Apparently, Sant Cugat is a very conservative town, and Alberto told me that on Sunday mornings you can basically see the whole town walking up and down the streets on their way to church in their best attire. People let their children just run around unattended at all hours of the day and night. It seemed like a close-knit neighborhood with a lot of parks and open spaces to lounge around, more so than any town in the U.S. that I've seen.
I was able to finally try authentic Spanish jamón (which is Spanish for "ham"). It’s not like American ham though. Jamón is very thinly sliced dry-cured ham that is actually a bit sweeter than "normal" ham and a bit chewier. It was actually quite delicious, highly recommended. There were specialty stores in Barcelona and Sant Cugat where you could buy the entire leg of the pig in jamón style for a mere €95 (or $130).
Most of the time I spent in Sant Cugat was spent sleeping or walking to and from Alberto's apartment to the train station to go to Barcelona (this is also why I only have one picture of the monastery and it's at night...).
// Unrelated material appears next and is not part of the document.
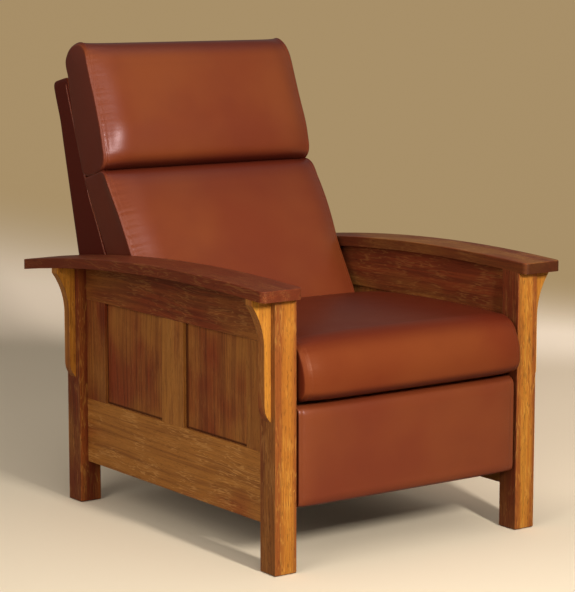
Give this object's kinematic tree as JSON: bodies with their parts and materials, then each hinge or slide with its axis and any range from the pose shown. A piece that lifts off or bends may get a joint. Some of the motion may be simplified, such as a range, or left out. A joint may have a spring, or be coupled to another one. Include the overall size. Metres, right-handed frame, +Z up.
{
  "type": "reclining armchair",
  "caption": "Mission reclining armchair with bowed arms on corbels, panelled sides, leather seat, two back pillows and a fold-out footrest",
  "frame": {"origin": "on the floor under the middle of the chair's overall box, upright with the footrest in", "axes": "+Z up, -Y towards the chair's front, +X towards the right of someone who looks at its front"},
  "size_m": [0.824, 1.0534, 1.0876],
  "materials": {
    "oak": "quarter-sawn oak with a golden brown satin finish",
    "inner_wood": "plain hardwood, unfinished",
    "leather": "oxblood leather, soft satin sheen",
    "deck_cloth": "black deck cloth over the springs",
    "steel": "black semi-gloss powder coat",
    "bright_steel": "zinc plated",
    "glide": "brown nylon"
  },
  "bodies": {
    "frame": {"front_post_left": "oak", "front_post_right": "oak", "rear_post_left": "oak", "rear_post_right": "oak", "front_corbel_left": "oak", "front_corbel_right": "oak", "rear_corbel_left": "oak", "rear_corbel_right": "oak", "arm_left": "oak", "arm_right": "oak", "top_rail_left": "oak", "top_rail_right": "oak", "bottom_rail_left": "oak", "bottom_rail_right": "oak", "front_stile_left": "oak", "front_stile_right": "oak", "mullion_left": "oak", "mullion_right": "oak", "rear_stile_left": "oak", "rear_stile_right": "oak", "front_panel_left": "oak", "front_panel_right": "oak", "rear_panel_left": "oak", "rear_panel_right": "oak", "rear_stretcher": "oak", "front_stretcher": "inner_wood", "glides": "glide", "mechanism_cleats": "inner_wood", "base_plate_left": "steel", "base_plate_right": "steel", "guide_pins": "bright_steel", "plate_screws": "bright_steel"},
    "seat": {"slide_plate_left": "steel", "slide_plate_right": "steel", "seat_front_rail": "inner_wood", "seat_rear_rail": "inner_wood", "seat_side_rail_left": "inner_wood", "seat_side_rail_right": "inner_wood", "seat_springs": "bright_steel", "seat_deck": "deck_cloth", "seat_cushion": "leather"},
    "back": {"back_side_rail_left": "inner_wood", "back_side_rail_right": "inner_wood", "back_top_rail": "inner_wood", "back_middle_rail": "inner_wood", "back_bottom_rail": "inner_wood", "back_springs": "bright_steel", "back_bracket_left": "steel", "back_bracket_right": "steel", "back_cover": "leather", "head_pillow": "leather", "lumbar_pillow": "leather"},
    "main_link_pair": {"main_links": "steel"},
    "cross_link_pair": {"cross_links": "steel"},
    "lift_link_pair": {"lift_links": "steel"},
    "control_link_pair": {"control_links": "steel"},
    "footrest": {"footrest_pad": "leather", "footrest_board": "inner_wood", "footrest_bracket_left": "steel", "footrest_bracket_right": "steel"}
  },
  "joints": [
    {"name": "footrest_open", "type": "hinge", "parent": "seat", "child": "main_link_pair", "pos_m": [0, -0.34554, 0.32937], "axis": [-1, 0, 0], "range_deg": [0, 55]},
    {"name": "seat_slide", "type": "slide", "parent": "frame", "child": "seat", "axis": [0, -1, 0], "range_m": [0, 0.075]},
    {"name": "cross_turn", "type": "hinge", "parent": "main_link_pair", "child": "cross_link_pair", "pos_m": [0, -0.36803, 0.23193], "axis": [-1, 0, 0], "range_deg": [-110, 0]},
    {"name": "lift_turn", "type": "hinge", "parent": "main_link_pair", "child": "lift_link_pair", "pos_m": [0, -0.39053, 0.13449], "axis": [-1, 0, 0], "range_deg": [-110, 0]},
    {"name": "control_turn", "type": "hinge", "parent": "lift_link_pair", "child": "control_link_pair", "pos_m": [0, -0.40271, 0.23375], "axis": [-1, 0, 0], "range_deg": [0, 110]},
    {"name": "footrest_turn", "type": "hinge", "parent": "lift_link_pair", "child": "footrest", "pos_m": [0, -0.4149, 0.333], "axis": [-1, 0, 0], "range_deg": [0, 148]},
    {"name": "back_recline", "type": "hinge", "parent": "seat", "child": "back", "pos_m": [0, 0.1601, 0.385], "axis": [-1, 0, 0], "range_deg": [0, 32]}
  ],
  "couplings": [
    {"joint": "seat_slide", "follows": "footrest_open", "m_per_rad": 0.078131},
    {"joint": "cross_turn", "follows": "footrest_open", "ratio": -2},
    {"joint": "lift_turn", "follows": "footrest_open", "ratio": -2},
    {"joint": "control_turn", "follows": "footrest_open", "ratio": 2},
    {"joint": "footrest_turn", "follows": "footrest_open", "ratio": 2.6909}
  ]
}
Expect a quite lengthy entry on Barcelona soon.
P.S. I did have the opportunity to watch some Spanish television which is basically just dubbed English television (I'm talking My Super Sweet 16 here on MTV). They have their own version of Jerry Springer, and let me tell you, Spanish people have all the same problems (and maybe more, just maybe). My favorite show was, El Juego de Tu Vida (The Game of Your Life), in which a contestant would sit in front of his or her entire family and answer questions truthfully about their personal life in order to win €100,000 (please watch a clip here: El Juego de Tu Vida). There were twenty-one questions altogether and each one answered truthfully is worth more money than the last, but one untruthful answer results in losing all of the money. Basically, you ruin your personal life for a shot at some dough. The questions usually start off "normal" enough and then escalate as the last question is approached. Starting off with "have you ever stolen things from work?" to "have you ever cheated on your husband?" to "have you ever cross-dressed?" and so on. The contestant will say "Sí" (yes) or "No" to the question in front of their family, then a booming voice comes over the intercom to announce the truthfulness of their answer (how they know the answers, I don't know). The announcer states "Eso es..." (that is...) with a long pause as everyone holds their breath before saying "...verdad!" (true) or "...mentira!" (a lie). Everyone in the audience gets extremely excited over "verdad" answers because the contestant has just earned a lot of money, but then they immediately feel bad because that means that the contestant has also done something terrible to their family or work. A woman answered 19 questions about her husband and whether or not she loved him, cheated on him, and wanted him to continue his drug use to harm his health. She answered every question truthfully until we hit question 21 which was "Would you allow your mother-in-law to live with you?" the woman answered "Sí" before the announcer stated "Eso es....mentira!" Who would lie about that?? She successfully destroyed her family and didn't earn a dime. Whoops.